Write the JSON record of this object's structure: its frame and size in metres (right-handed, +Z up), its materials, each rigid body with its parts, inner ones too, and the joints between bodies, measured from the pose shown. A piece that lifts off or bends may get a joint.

--

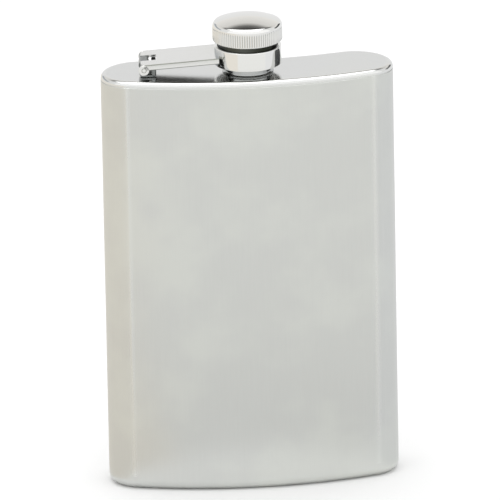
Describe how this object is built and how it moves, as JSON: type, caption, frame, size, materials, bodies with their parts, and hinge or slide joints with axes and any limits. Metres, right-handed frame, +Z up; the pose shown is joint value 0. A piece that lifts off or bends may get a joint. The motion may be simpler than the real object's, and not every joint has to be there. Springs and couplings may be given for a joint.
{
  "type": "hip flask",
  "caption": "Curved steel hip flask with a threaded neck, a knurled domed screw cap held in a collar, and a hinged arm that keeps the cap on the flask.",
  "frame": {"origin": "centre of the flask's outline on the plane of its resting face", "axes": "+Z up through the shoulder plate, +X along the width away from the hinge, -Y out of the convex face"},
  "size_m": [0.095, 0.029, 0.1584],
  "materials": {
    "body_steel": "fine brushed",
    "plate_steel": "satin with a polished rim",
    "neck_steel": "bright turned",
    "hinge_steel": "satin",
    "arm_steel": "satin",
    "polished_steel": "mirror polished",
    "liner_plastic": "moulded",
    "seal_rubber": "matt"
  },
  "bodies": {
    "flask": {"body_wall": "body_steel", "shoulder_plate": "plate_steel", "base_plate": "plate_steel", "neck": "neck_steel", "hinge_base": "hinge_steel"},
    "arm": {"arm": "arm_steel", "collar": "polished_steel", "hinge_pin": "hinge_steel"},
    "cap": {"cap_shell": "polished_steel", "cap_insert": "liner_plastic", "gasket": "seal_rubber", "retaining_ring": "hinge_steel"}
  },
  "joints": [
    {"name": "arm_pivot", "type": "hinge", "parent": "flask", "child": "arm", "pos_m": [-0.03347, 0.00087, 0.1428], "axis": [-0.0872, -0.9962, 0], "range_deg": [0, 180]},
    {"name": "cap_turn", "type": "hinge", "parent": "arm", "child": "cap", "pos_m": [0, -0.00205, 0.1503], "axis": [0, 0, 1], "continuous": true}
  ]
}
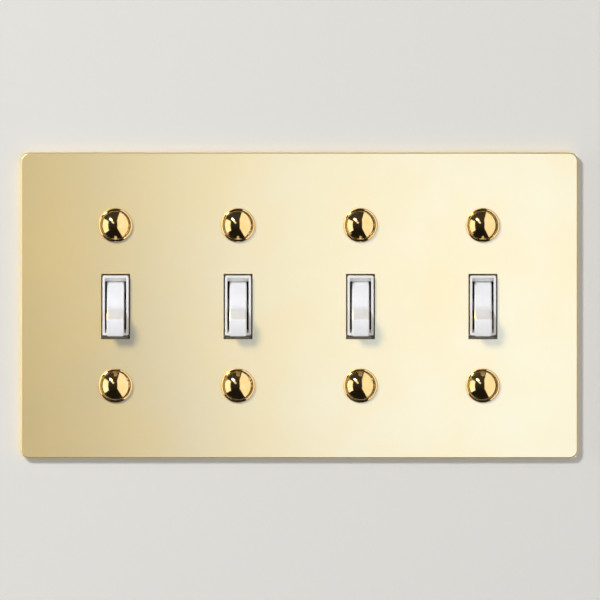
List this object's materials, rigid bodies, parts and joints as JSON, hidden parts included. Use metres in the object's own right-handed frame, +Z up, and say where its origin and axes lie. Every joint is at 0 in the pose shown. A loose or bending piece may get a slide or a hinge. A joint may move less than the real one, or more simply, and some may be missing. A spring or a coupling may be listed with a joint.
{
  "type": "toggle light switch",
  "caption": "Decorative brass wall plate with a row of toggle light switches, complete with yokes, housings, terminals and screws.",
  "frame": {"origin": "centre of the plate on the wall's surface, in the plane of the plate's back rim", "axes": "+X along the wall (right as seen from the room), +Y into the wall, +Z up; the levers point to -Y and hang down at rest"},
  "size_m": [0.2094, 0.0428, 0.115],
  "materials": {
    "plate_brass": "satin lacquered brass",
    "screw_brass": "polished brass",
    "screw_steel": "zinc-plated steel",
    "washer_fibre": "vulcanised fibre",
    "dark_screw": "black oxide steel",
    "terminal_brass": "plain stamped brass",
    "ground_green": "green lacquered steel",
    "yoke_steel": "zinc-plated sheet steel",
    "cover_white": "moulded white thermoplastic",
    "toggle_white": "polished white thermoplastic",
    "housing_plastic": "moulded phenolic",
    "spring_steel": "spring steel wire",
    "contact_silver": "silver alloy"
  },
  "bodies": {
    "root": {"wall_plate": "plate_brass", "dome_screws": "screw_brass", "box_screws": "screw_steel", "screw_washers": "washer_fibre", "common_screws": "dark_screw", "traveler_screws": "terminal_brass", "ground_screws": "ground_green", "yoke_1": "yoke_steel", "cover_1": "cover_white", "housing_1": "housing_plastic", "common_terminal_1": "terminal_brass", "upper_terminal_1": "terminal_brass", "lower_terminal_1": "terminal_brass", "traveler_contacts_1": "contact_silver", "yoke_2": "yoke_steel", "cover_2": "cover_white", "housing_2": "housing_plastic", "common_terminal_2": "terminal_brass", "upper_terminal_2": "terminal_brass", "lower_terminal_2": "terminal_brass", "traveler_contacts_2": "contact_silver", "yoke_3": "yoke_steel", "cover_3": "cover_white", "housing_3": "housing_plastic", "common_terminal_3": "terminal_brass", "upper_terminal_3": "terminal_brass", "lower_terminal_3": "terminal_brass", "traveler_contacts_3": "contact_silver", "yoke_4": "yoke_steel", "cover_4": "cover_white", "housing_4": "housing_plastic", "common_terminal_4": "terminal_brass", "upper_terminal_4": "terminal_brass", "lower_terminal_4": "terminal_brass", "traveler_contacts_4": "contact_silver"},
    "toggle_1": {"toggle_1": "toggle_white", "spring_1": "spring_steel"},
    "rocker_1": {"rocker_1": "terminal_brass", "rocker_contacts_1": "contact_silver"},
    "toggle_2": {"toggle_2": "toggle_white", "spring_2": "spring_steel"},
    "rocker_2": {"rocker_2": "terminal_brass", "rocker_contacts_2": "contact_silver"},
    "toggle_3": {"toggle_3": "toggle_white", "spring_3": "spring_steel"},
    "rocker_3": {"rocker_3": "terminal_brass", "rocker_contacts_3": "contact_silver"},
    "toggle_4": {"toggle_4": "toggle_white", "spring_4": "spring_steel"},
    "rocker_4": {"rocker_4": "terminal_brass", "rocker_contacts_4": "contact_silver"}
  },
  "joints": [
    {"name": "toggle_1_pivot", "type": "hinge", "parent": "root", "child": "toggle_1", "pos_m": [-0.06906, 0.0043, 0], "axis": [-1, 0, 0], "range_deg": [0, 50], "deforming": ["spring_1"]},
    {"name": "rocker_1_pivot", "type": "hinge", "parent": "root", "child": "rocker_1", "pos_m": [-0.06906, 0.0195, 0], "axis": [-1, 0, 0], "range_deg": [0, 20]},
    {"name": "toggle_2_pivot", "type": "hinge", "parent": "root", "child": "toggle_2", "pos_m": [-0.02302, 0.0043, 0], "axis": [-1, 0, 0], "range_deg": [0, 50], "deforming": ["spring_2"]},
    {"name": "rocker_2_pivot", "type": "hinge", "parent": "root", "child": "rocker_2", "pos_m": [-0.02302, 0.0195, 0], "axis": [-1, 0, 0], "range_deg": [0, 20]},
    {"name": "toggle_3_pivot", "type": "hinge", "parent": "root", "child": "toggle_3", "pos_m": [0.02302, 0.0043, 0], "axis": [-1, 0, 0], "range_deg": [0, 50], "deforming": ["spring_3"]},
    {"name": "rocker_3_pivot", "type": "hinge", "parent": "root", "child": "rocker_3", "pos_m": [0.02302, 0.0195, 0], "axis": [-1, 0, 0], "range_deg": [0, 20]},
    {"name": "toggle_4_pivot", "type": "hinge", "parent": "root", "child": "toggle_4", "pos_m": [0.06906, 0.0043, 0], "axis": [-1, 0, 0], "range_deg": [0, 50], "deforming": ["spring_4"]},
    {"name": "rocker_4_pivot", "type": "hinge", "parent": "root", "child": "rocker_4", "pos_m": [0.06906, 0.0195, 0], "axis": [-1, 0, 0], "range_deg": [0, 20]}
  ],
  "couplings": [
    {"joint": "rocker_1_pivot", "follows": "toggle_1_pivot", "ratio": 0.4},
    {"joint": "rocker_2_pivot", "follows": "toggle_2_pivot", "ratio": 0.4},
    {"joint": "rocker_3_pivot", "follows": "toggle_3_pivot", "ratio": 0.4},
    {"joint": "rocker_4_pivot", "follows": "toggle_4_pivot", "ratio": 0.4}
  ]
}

Directive –
Select every line in the records above that contains the word "frame".

Solution –
Write the JSON record of this object's structure: its frame and size in metres (right-handed, +Z up), its materials, each rigid body with its parts, inner ones too, and the joints between bodies, measured from the pose shown. A piece that lifts off or bends may get a joint.
Describe how this object is built and how it moves, as JSON: type, caption, frame, size, materials, bodies with their parts, and hinge or slide joints with axes and any limits. Metres, right-handed frame, +Z up; the pose shown is joint value 0. A piece that lifts off or bends may get a joint. The motion may be simpler than the real object's, and not every joint has to be there. Springs and couplings may be given for a joint.
  "frame": {"origin": "centre of the flask's outline on the plane of its resting face", "axes": "+Z up through the shoulder plate, +X along the width away from the hinge, -Y out of the convex face"},
List this object's materials, rigid bodies, parts and joints as JSON, hidden parts included. Use metres in the object's own right-handed frame, +Z up, and say where its origin and axes lie. Every joint is at 0 in the pose shown. A loose or bending piece may get a slide or a hinge. A joint may move less than the real one, or more simply, and some may be missing. A spring or a coupling may be listed with a joint.
  "frame": {"origin": "centre of the plate on the wall's surface, in the plane of the plate's back rim", "axes": "+X along the wall (right as seen from the room), +Y into the wall, +Z up; the levers point to -Y and hang down at rest"},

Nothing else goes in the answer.